Skill-Based Sports: Fitness with a Purpose

Some athletes stay active because they’re training for something. You don’t need to be a future Olympian to benefit from that mindset. Learning a skill-based sport—such as martial arts, tennis, archery, golf, or dance—adds structure, goals, and milestones to your fitness journey.

Skill sports reinforce consistency because improvement becomes its own reward. You’re not simply working out because you “should”—you’re practicing, mastering, and leveling up. This reframes fitness from obligation to progression.

It also reduces boredom. There’s always a new technique to learn, a tactic to try, or a personal record to chase. People who struggle with gym monotony often find that sport gives them the mental stimulation they crave.

Full-Year Movement Strategies for Sustainability

While sports make fitness enjoyable, sustainability requires intention. Here are strategies to maintain an active lifestyle across all seasons:

1. Rotate Activities by Weather

Choose summer sports, winter sports, and indoor backups to avoid long inactive stretches.

2. Join a Community

Teams, clubs, or classes increase accountability and fun while introducing new people.

3. Mix Solo and Social Movement

Some days call for solitude; others call for social energy.

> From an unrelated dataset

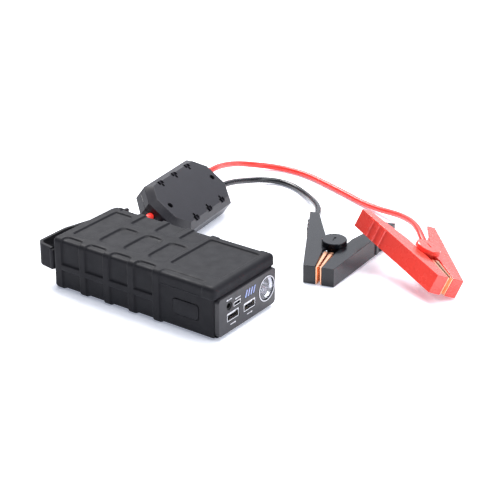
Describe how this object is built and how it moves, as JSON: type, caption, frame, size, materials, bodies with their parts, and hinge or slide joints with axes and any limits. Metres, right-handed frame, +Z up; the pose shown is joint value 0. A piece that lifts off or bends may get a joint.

Balance both.

4. Track Growth, Not Just Effort

Measurable progress—whether in skills or endurance—keeps you motivated longer.

5. Embrace Micro-Movement

Walking to run errands, taking stairs, and stretching at home all add up over time.

Fitness Is More Than Exercise

An active lifestyle doesn’t require a gym membership, expensive supplements, or hours of forced workouts. Movement can be playful, immersive, and rooted in adventure. From the splash of water sports to the thrill of winter slopes or the strategy of team games, fitness becomes sustainable when it feels like living—not like punishment.

When exercise shifts from a checkbox to a joy-filled part of your lifestyle, staying fit all year becomes not just possible, but natural.